-- START Raw records --

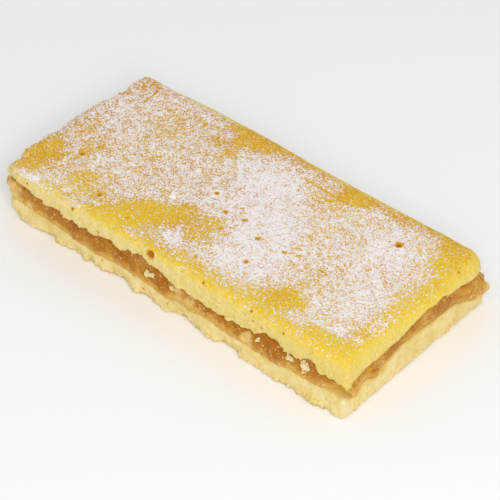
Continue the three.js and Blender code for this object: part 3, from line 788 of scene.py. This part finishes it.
GRAINS = 24000
GRAIN_WIDTHS = (0.16, 0.38)  # mm, least and most; real grains are finer and wouldn't show
GRAIN_CORNERS = np.array([(1, 0, 0), (0, 1, 0), (-1, 0, 0), (0, -1, 0), (0, 0, 0.7), (0, 0, -0.7)], float)
GRAIN_FACES = np.array([
    (0, 1, 4), (1, 2, 4), (2, 3, 4), (3, 0, 4), (1, 0, 5), (2, 1, 5), (3, 2, 5), (0, 3, 5),
])
CLOTS = 900
CLOT_WIDTHS = (0.35, 0.7)
CLOT_FLATNESS = 0.6  # height of a clot in widths
LUMPS_OF_SUGAR = [  # x, y, width of the few big lumps
    (-23.2, 5, 2), (-20.3, -10.3, 2.4), (-21.2, -8.9, 1.4), (15, 2, 1.3), (46, 13, 1.2), (-13, -24, 1),
]


def new_piece(name, points, faces):
    """A piece made from rows of vertices and rows of vertex numbers."""
    mesh = bpy.data.meshes.new(name)
    mesh.from_pydata(points.tolist(), [], faces.tolist())
    piece = bpy.data.objects.new(name, mesh)
    bpy.context.collection.objects.link(piece)
    return piece


def copied_faces(faces, corners, copies):
    """The faces of a shape with this many corners, for each of its copies in one mesh."""
    all_faces = faces[None] + np.arange(copies)[:, None, None] * corners
    return all_faces.reshape(-1, faces.shape[1])


def ball(subdivisions):
    """The vertices and faces of a round ball of radius 1."""
    bpy.ops.mesh.primitive_ico_sphere_add(subdivisions=subdivisions, radius=1)
    shape = bpy.context.object
    points = places(shape)
    faces = np.array([tuple(face.vertices) for face in shape.data.polygons])
    bpy.data.objects.remove(shape)
    return points, faces


def scattered(name, shape, faces, middles, sizes, draw):
    """One mesh of many small copies of a shape, each spun and dented in its own way."""
    spins = draw.uniform(0, 2 * math.pi, len(middles))
    cos, sin = np.cos(spins)[:, None], np.sin(spins)[:, None]
    dented = shape[None] * draw.uniform(0.7, 1.3, (len(middles), len(shape), 1)) * sizes[:, None, None]
    turned = np.stack([
        dented[..., 0] * cos - dented[..., 1] * sin,
        dented[..., 0] * sin + dented[..., 1] * cos,
        dented[..., 2],
    ], axis=-1) + middles[:, None]
    return new_piece(name, turned.reshape(-1, 3), copied_faces(faces, len(shape), len(middles)))


crust_points = places(crust)
crust_faces = [tuple(face.vertices) for face in crust.data.polygons]
crust_surface = BVHTree.FromPolygons([tuple(point) for point in crust_points], crust_faces)


def landed(x, y):
    """Where something that falls at x and y lands on the crust: its seat, facing and face number."""
    return crust_surface.ray_cast(Vector((x, y, 1)), Vector((0, 0, -1)))[:3]


def sifted(count, widths, evenness, draw):
    """Seats and radii of grains on the crust, drawn so that drifts get more than bare places."""
    low, high = crust_points.min(axis=0), crust_points.max(axis=0)
    seats = []
    for x, y, luck in draw.uniform((low[0], low[1], 0), (high[0], high[1], 1), (count * 5, 3)):
        seat, facing, face = landed(x, y)
        if seat is None or facing.z < 0.75:
            continue
        here = share[crust_faces[face][0]]
        if here > -0.9 and luck < evenness + (1 - evenness) * max(here, 0):
            seats.append(seat)
        if len(seats) == count:
            break
    return np.array(seats), draw.uniform(*widths, len(seats)) * 0.5 * MM


draw = np.random.default_rng(18)
seats, radii = sifted(GRAINS, GRAIN_WIDTHS, 0.09, draw)
grains = scattered("sugar_grains", GRAIN_CORNERS, GRAIN_FACES, seats, radii, draw)

ball_points, ball_faces = ball(1)
seats, radii = sifted(CLOTS, CLOT_WIDTHS, 0.01, draw)
clots = scattered("sugar_clots", ball_points * (1, 1, CLOT_FLATNESS), ball_faces, seats, radii, draw)

ball_points, ball_faces = ball(4)
lump_points = []
for i, (x, y, width) in enumerate(LUMPS_OF_SUGAR):
    bumpy = ball_points * (1 + 0.45 * lumps(ball_points * MM, 0.8, 20 + i, octaves=3))[:, None]
    lump_points.append(bumpy * (0.5, 0.5, 0.2) * width * MM + np.array(landed(x * MM, y * MM)[0]))
lump_faces = copied_faces(ball_faces, len(ball_points), len(LUMPS_OF_SUGAR))
sugar_lumps = new_piece("sugar_lumps", np.concatenate(lump_points), lump_faces)

tree, shader, where = new_material(grains, "icing sugar")
icing = grains.data.materials[0]
shader.inputs["Base Color"].default_value = linear("#f1eae7")
shader.inputs["Roughness"].default_value = 0.7
for piece in (clots, sugar_lumps):
    piece.data.materials.append(icing)
for piece in (grains, clots, sugar_lumps):
    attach(piece, "root")


# Crumbs -------------------------------------------------------------------------------------------
# Bits of shortcrust that the knife broke off, stuck to the wet filling on the cut front, and small
# ones that hang on the torn lower edges of both slabs.

RIM_CRUMBS = 150
RIM_CRUMB_WIDTHS = (0.3, 0.75)  # mm, least and most
CRUMB_DEPTH = 1.6
CRUMBS = [  # x, z, width, height
    (-10.6, 10.3, 1.5, 2.6), (-8.3, 10.2, 1.6, 1.6), (-0.4, 9.8, 1.3, 1.1), (34.8, 10.2, 1.2, 1.1),
    (47.8, 10.2, 2.6, 1.3), (46.8, 12.6, 0.9, 0.8), (53.8, 10.3, 2.7, 3.8), (52.6, 11.8, 1.4, 1.8),
]

fruit_points = places(fruit)
ball_points, ball_faces = ball(4)
crumb_points = []
for i, (x, z, width, tall) in enumerate(CRUMBS):
    place = np.array((x, -33.6, z)) * MM
    seat = fruit_points[np.linalg.norm(fruit_points - place, axis=1).argmin()]
    bumpy = ball_points * (1.05 + 0.7 * lumps(ball_points * MM, 0.8, 40 + i, octaves=3))[:, None]
    crumb_points.append(bumpy * (0.5 * width * MM, 0.5 * CRUMB_DEPTH * MM, 0.5 * tall * MM) + seat)
crumb_faces = copied_faces(ball_faces, len(ball_points), len(CRUMBS))
crumbs = new_piece("crumbs", np.concatenate(crumb_points), crumb_faces)

draw = np.random.default_rng(33)
rims = []
for piece, lowest, highest in ((base, 0.3, 1.6), (crust, 12, 14.5)):
    rim_points, rim_ways = places(piece), directions(piece)
    on_rim = (rim_points[:, 2] > lowest * MM) & (rim_points[:, 2] < highest * MM)
    on_rim &= np.abs(rim_ways[:, 2]) < 0.6
    rims.append(rim_points[draw.choice(np.flatnonzero(on_rim), RIM_CRUMBS // 2)])
rims = np.concatenate(rims)
radii = draw.uniform(*RIM_CRUMB_WIDTHS, len(rims)) * 0.5 * MM
ball_points, ball_faces = ball(2)
rim_crumbs = scattered("rim_crumbs", ball_points, ball_faces, rims, radii, draw)

tree, shader, where = new_material(crumbs, "crumb of shortcrust")
grain = add_node(tree, "ShaderNodeTexNoise", {"Vector": where, "Scale": per_mm(0.6), "Detail": 3})
colour = add_node(
    tree, "ShaderNodeMix",
    {"Factor": grain, "A": linear("#dcc07c"), "B": linear("#f3e6bd")}, data_type="RGBA",
)
tree.links.new(colour, shader.inputs["Base Color"])
shader.inputs["Roughness"].default_value = 0.85
tree, shader, where = new_material(rim_crumbs, "golden crumb of shortcrust")
grain = add_node(tree, "ShaderNodeTexNoise", {"Vector": where, "Scale": per_mm(5), "Detail": 3})
grain = add_node(tree, "ShaderNodeMapRange", {"Value": grain, "From Min": 0.4, "From Max": 0.6})
colour = add_node(
    tree, "ShaderNodeMix",
    {"Factor": grain, "A": linear("#dcb85a"), "B": linear("#ecd891")}, data_type="RGBA",
)
tree.links.new(colour, shader.inputs["Base Color"])
shader.inputs["Roughness"].default_value = 0.85

for piece in (crumbs, rim_crumbs):
    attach(piece, "root")


# Floor and light ----------------------------------------------------------------------------------
# A white table in a light tent: light from all round, and one large softbox above the camera.

bpy.ops.mesh.primitive_plane_add(size=4, location=(0, 0, -0.05 * MM))
floor = bpy.context.object
floor.name = "floor"
tree, shader, where = new_material(floor, "white paper")
shader.inputs["Base Color"].default_value = linear("#fafafa")
shader.inputs["Roughness"].default_value = 0.9

world = bpy.data.worlds.new("light_tent")
bpy.context.scene.world = world
world.use_nodes = True
world.node_tree.nodes["Background"].inputs["Color"].default_value = linear("#ffffff")
world.node_tree.nodes["Background"].inputs["Strength"].default_value = 0.68

softbox = bpy.data.lights.new("softbox", "AREA")
softbox.energy = 3.6
softbox.size = 0.4
lamp = bpy.data.objects.new("softbox", softbox)
lamp.location = (0.51, -0.46, 0.58)
lamp.rotation_euler = lamp.location.to_track_quat("Z", "Y").to_euler()
bpy.context.collection.objects.link(lamp)

bpy.context.scene.view_settings.view_transform = "Standard"
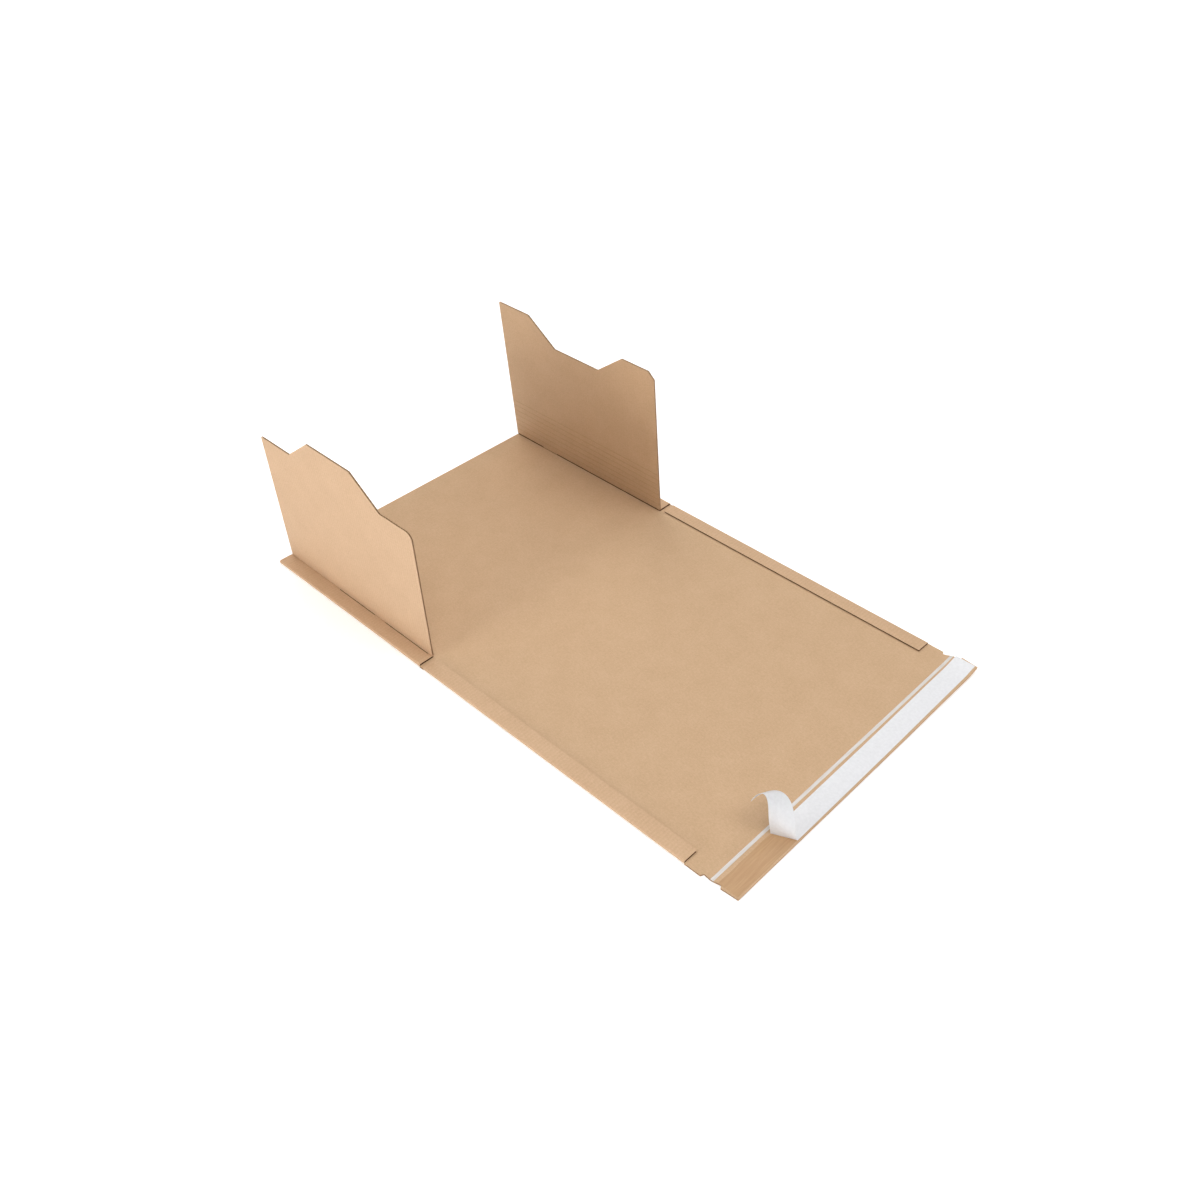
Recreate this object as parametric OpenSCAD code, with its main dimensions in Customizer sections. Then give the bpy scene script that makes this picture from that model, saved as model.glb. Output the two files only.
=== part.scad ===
// Book wrap: one die-cut sheet of fine corrugated board, opened flat.
// A base with two glued edge strips carries an upright flap at each side.
// A long cover is creased to the base, and ends in a tear strip and a
// self-adhesive closing flap whose release liner is partly peeled.
// X runs along the wrap, Y across it, and Z up from the surface it lies on.

/* [Sheet] */
// Width of the wrap, across its folded edges
sheet_w = 332; // [260:1:420]
// Length of the base, from its back edge to the cover's crease
base_len = 213; // [195:1:300]
// Length of the cover, from its crease to the free end
cover_len = 353; // [330:1:480]
// Thickness of the corrugated board
board_t = 1.5; // [1:0.1:2.5]

/* [Edge strips] */
// Width of the strips folded over along both edges
strip_w = 15; // [10:0.5:22]
// Height of the slot left inside each fold
fold_slot = 0.3; // [0.2:0.05:0.6]
// From the crease back to the end of the base's strips
base_strip_setback = 2; // [1:0.25:6]
// From the crease to the start of the cover's strips
cover_strip_setback = 2.5; // [2:0.25:6]
// From the end of the cover's strips to the free end
cover_strip_end = 49.5; // [42:0.5:70]

/* [Side flaps] */
// Height of a side flap at its raised parts
flap_high = 163.5; // [140:0.5:170]
// Gap between the two flaps when both lie flat on the base
flap_meeting_gap = 1.4; // [0.8:0.1:4]
// From the back edge to the first slope of the flaps' wavy edge
slope_1_start = 42.5; // [30:0.5:55]
// From the back edge to the second slope
slope_2_start = 136; // [105:0.5:145]
// Length of each slope, along the wrap
slope_run = 34; // [20:0.5:40]
// Corner cut at the front of each flap
flap_corner = 7; // [3:0.5:10]
// Angle by which the left flap leans outwards
left_lean = 2.5; // [0:0.5:6]
// Angle by which the right flap leans inwards
right_lean = 5.5; // [0:0.5:8]
// Clearance between each flap and the strip that it hinges on
hinge_gap = 0.15; // [0.1:0.05:0.3]

/* [Score lines] */
// Distance from one score line to the next
score_pitch = 6.35; // [5:0.05:9]
// Number of score lines on a flap
score_count = 7; // [3:1:9]
// Width of a pressed score line
score_w = 1.4; // [0.8:0.1:2]
// Depth of a pressed score line
score_depth = 0.25; // [0.1:0.05:0.4]

/* [Closing end] */
// From the free end to the adhesive's outer edge
end_margin = 1.7; // [1:0.1:5]
// Width of the adhesive band and its liner
liner_w = 19; // [14:0.5:24]
// Bare board between the adhesive band and the tear strip
tear_gap = 2.6; // [1:0.1:4]
// Width of the tear strip
tear_w = 2.8; // [2:0.1:6]
// Depth of the notches beside the tear strip's ends
notch_depth = 2.9; // [1.5:0.1:4]
// Length of each notch from the tear strip's edge
notch_run = 7.6; // [4:0.1:9]
// Taper of the closing flap on each side, up to its free end
end_taper = 1.5; // [0.5:0.1:4]
// Thickness of the tear strip's film
tear_t = 0.12; // [0.05:0.01:0.3]
// Thickness of the adhesive band
adhesive_t = 0.1; // [0.05:0.01:0.3]
// Thickness of the release liner
liner_t = 0.12; // [0.08:0.01:0.3]
// Angle by which the band lies out of square
band_skew = 0.25; // [0:0.05:0.5]
// Length of liner that is peeled from its left end
peeled_len = 67; // [60:1:110]

/* [Hidden] */

kraft = "#cba57d";
film_white = "#ece8e4";
glue_clear = "#c59a6b";
liner_white = "#ebebed";

// Places along the wrap, measured from the middle of the sheet
total_len = base_len + cover_len;
back_x = -total_len / 2;
front_x = total_len / 2;
crease_x = back_x + base_len;
base_strip_end_x = crease_x - base_strip_setback;
cover_strip_start_x = crease_x + cover_strip_setback;
cover_strip_end_x = front_x - cover_strip_end;
// Half of the clearance between base and cover along their crease
crease_gap = 0.1;

// Places across the wrap and up from the surface that it lies on
side_y = sheet_w / 2;
hinge_y = side_y - strip_w;
under_strip_y = side_y - strip_w / 2;
strip_top_z = 2 * board_t + fold_slot;
hinge_z = strip_top_z + hinge_gap;
fold_r = strip_top_z / 2;

// The flaps' wavy edges are the two sides of one cut, so the low parts
// of each flap leave room for the raised parts of the other
flap_low = 2 * hinge_y - flap_meeting_gap - flap_high;
flap_len = base_strip_end_x - back_x;
slope_1_end = slope_1_start + slope_run;
slope_2_end = slope_2_start + slope_run;
flap_bottom = hinge_gap;

// Places of the closing end
band_mid_x = front_x - end_margin - liner_w / 2;
tear_mid_x = front_x - end_margin - liner_w - tear_gap - tear_w / 2;
notch_y = side_y - notch_depth;
// Share of the notches' depth by which the tear strip's ends stand out between them
tear_tab_share = 0.35;
tear_tab_y = notch_y + tear_tab_share * notch_depth;
notch_lip = 1.3;
closing_flap_inset = 0.3;
closing_flap_y = side_y - closing_flap_inset;
end_y = side_y - end_taper;
band_end_margin = 1;
band_y = end_y - band_end_margin;
liner_z = board_t + adhesive_t;
peel_y = peeled_len - band_y;

// The two edges of the peeled liner, as curves that start where it leaves
// the band. Each point is [towards the base, across, up], from the middle
// of the fold line, which crosses the band at a slant
curl_steps = 32;
fold_slant = 4.4;
inner_edge_curl = [
    [liner_w / 2, -fold_slant, 0], [11, -5, 11], [12, -9, 20],
    [13, -6, 33], [16, 0, 46], [26, -5, 37], [26, -11, 29]
];
outer_edge_curl = [
    [-liner_w / 2, fold_slant, 0], [-8, -1, 8], [-6, 2, 18],
    [-1, 14, 32], [16, 20, 36], [26, 10, 25], [31, 3, 18]
];

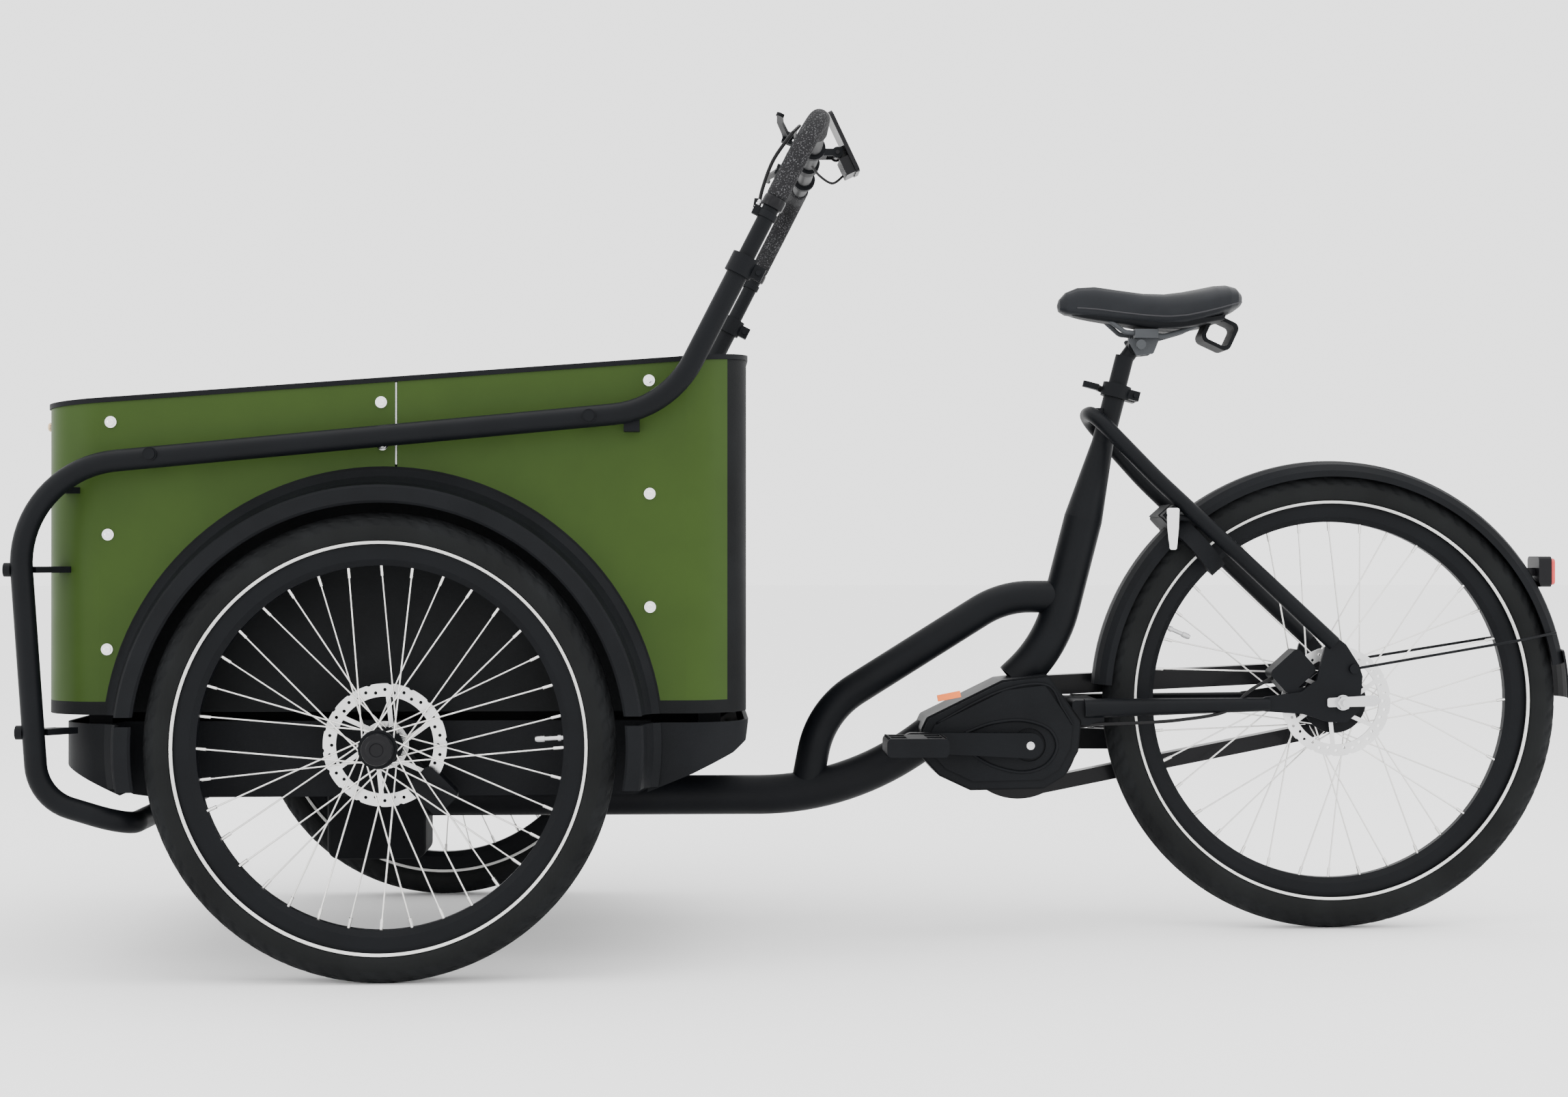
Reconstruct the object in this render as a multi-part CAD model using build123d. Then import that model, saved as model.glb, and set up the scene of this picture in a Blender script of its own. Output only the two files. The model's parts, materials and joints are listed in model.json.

-- END Raw records --

Task to carry out:
Everything from the line that contains "Recreate this object" through the line that contains "cover_strip_end = 49.5; // [42:0.5:70]" is to be transcribed exactly, and nothing outside that range.

Correct result:
Recreate this object as parametric OpenSCAD code, with its main dimensions in Customizer sections. Then give the bpy scene script that makes this picture from that model, saved as model.glb. Output the two files only.
=== part.scad ===
// Book wrap: one die-cut sheet of fine corrugated board, opened flat.
// A base with two glued edge strips carries an upright flap at each side.
// A long cover is creased to the base, and ends in a tear strip and a
// self-adhesive closing flap whose release liner is partly peeled.
// X runs along the wrap, Y across it, and Z up from the surface it lies on.

/* [Sheet] */
// Width of the wrap, across its folded edges
sheet_w = 332; // [260:1:420]
// Length of the base, from its back edge to the cover's crease
base_len = 213; // [195:1:300]
// Length of the cover, from its crease to the free end
cover_len = 353; // [330:1:480]
// Thickness of the corrugated board
board_t = 1.5; // [1:0.1:2.5]

/* [Edge strips] */
// Width of the strips folded over along both edges
strip_w = 15; // [10:0.5:22]
// Height of the slot left inside each fold
fold_slot = 0.3; // [0.2:0.05:0.6]
// From the crease back to the end of the base's strips
base_strip_setback = 2; // [1:0.25:6]
// From the crease to the start of the cover's strips
cover_strip_setback = 2.5; // [2:0.25:6]
// From the end of the cover's strips to the free end
cover_strip_end = 49.5; // [42:0.5:70]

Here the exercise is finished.